Really, this ongoing promotion is quite wonderful. It would be a shame to miss.
We attacked the BBQ with gusto. Who can resist such a fragrant and roe-rich crustacean? Not least when it’s been appetisingly seasoned in salt and Unagi sauce. That sweet-savouriness your lips first makes contact with, really alleviates the enjoyment of the BBQ Crab. I’d advise pre-ordering to avoid disappointment.

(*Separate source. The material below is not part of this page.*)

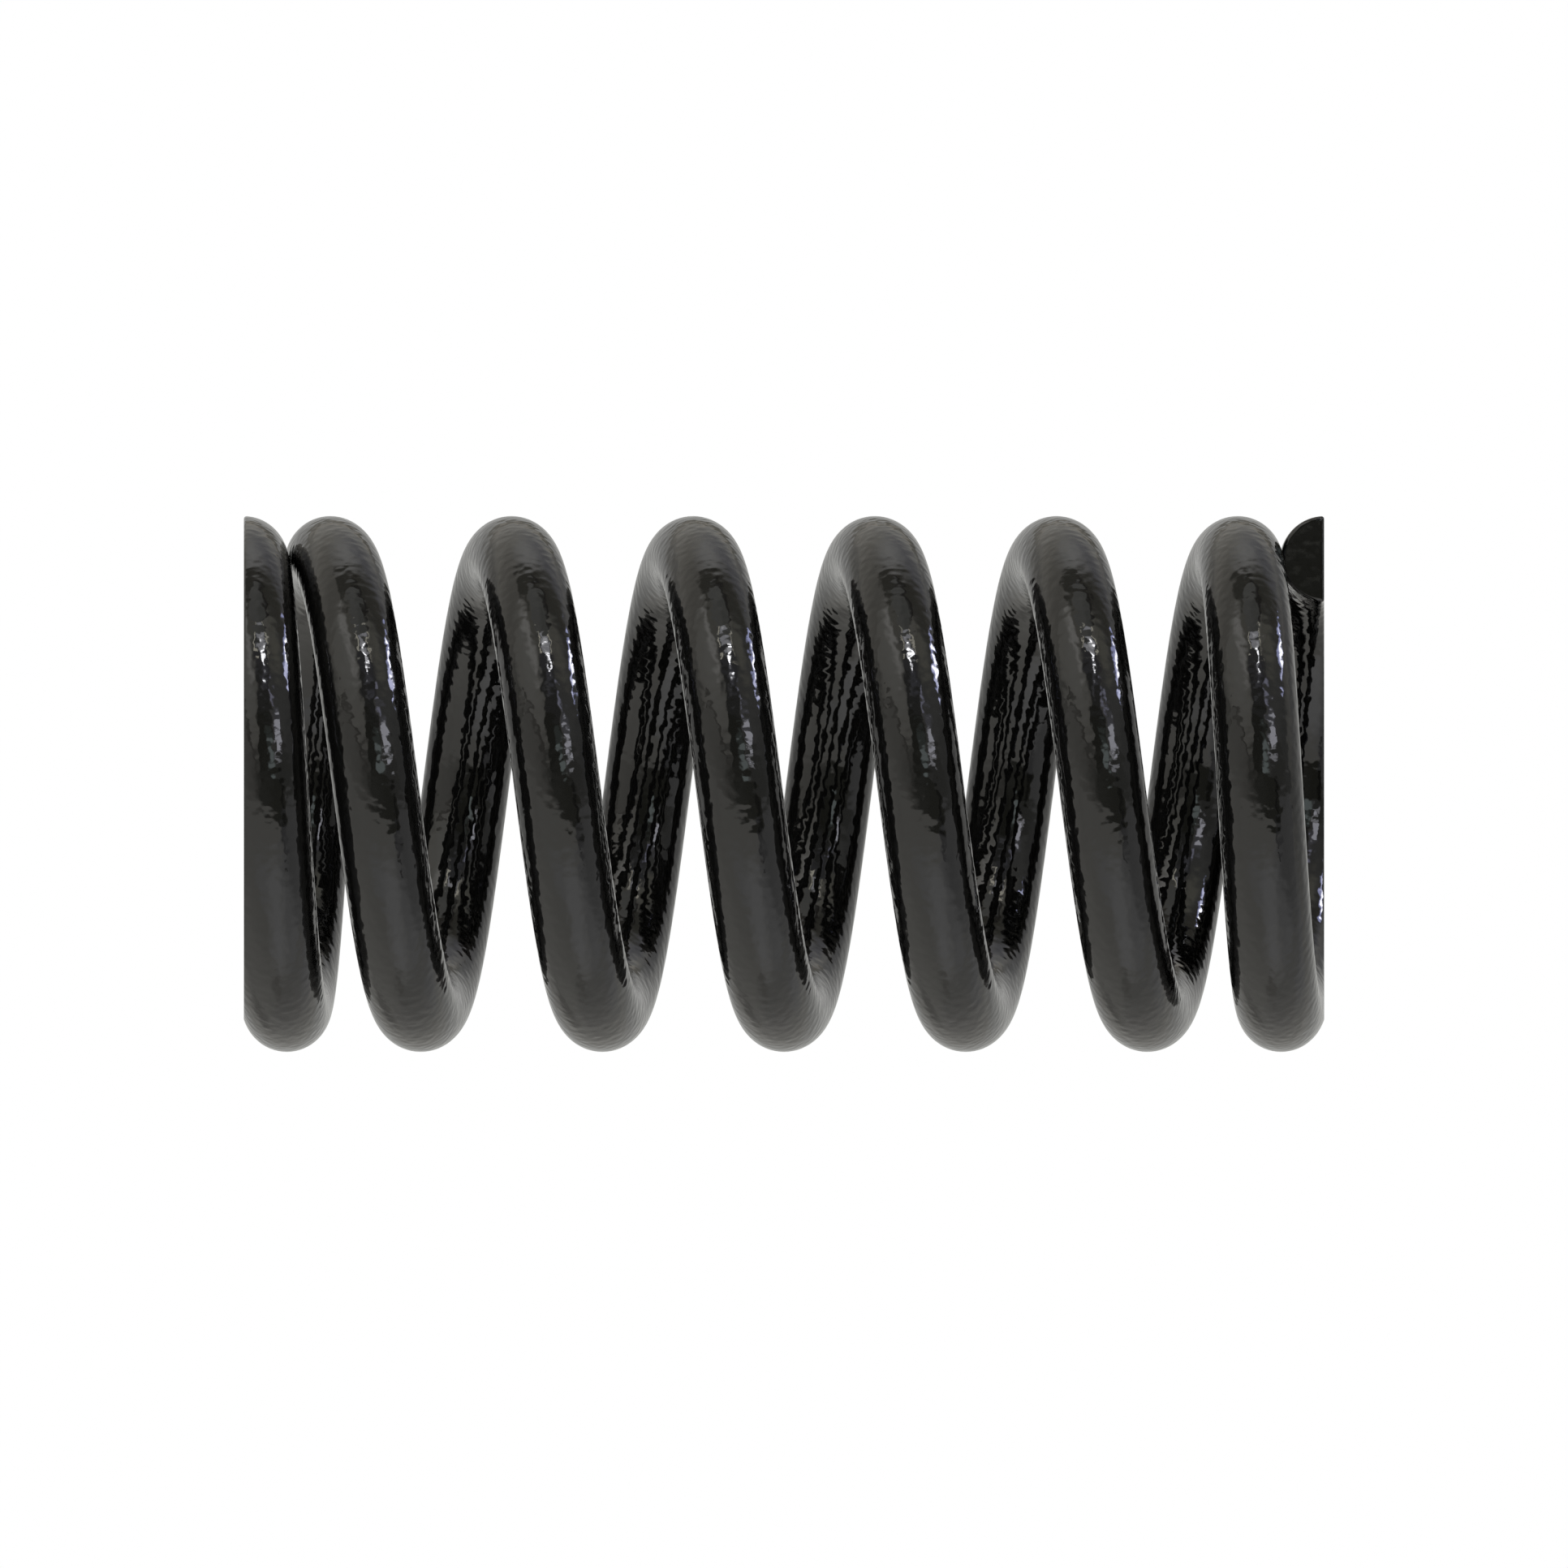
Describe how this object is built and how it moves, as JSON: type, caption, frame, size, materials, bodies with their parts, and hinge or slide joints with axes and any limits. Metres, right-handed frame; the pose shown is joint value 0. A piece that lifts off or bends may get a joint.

Besides the vegetarian Fried Hor Fun with its insane “wok hei” and the roe-rich BBQ Crab, my other favourite dish from last night’s dinner at @shaobbq was the “Dweh Her” - please pardon the spelling but I can’t include the nasal sound required in the Teochew word to mean “hard-fleshed fish”. Completely ironic though as the fish has the most cottony-soft flesh. Which is why Chef-owner Jack Ding offers two ways of preparation - cooked in a broth with noodles, or battered and deepfried. We opted for the latter and loved it so much, a second round was necessary. I was smittened by the contrast between the silky, soft fish meat and the extreme crunch of the coating. Furthermore, it was enhanced by some very fragrant garlic bits stir-fried with chilli, spring onion, salt and pepper. This was what made the dish incredibly tasty.
I am not huge on the popular Chinese classic dish of “Sweet & Sour Pork” but @lousangsg (previously known as #makhongkee) does one that I can’t get enough of.
The pieces of pork are fried till very, and I mean VERY, crunchy. And the sauce is more sweet than sour but by golly, it just works. I know taste is subjective but to me, this is the best version of the dish I’ve had in recent years.
While perusing the menu at @lousangsg, the “Claypot Stewed Beef with White Radish” ($20++) caught my eye, so order it we did. And it managed to exceed expectations as the big chunks of fantastically tender beef and beef tendon came in a thick and remarkably flavourful sauce. The pieces of radish were also super juicy. I give this top marks.
Need to share this other dish that we enjoyed here - the “Chye Por Neng” or Omelette with Salted and Dried Radish. It‘s huge, thick-ish and fluffy and fragrant. The preserved radish mixed in there had a good crunch and wasn’t too salty. Ratio of it to egg was also spot-on.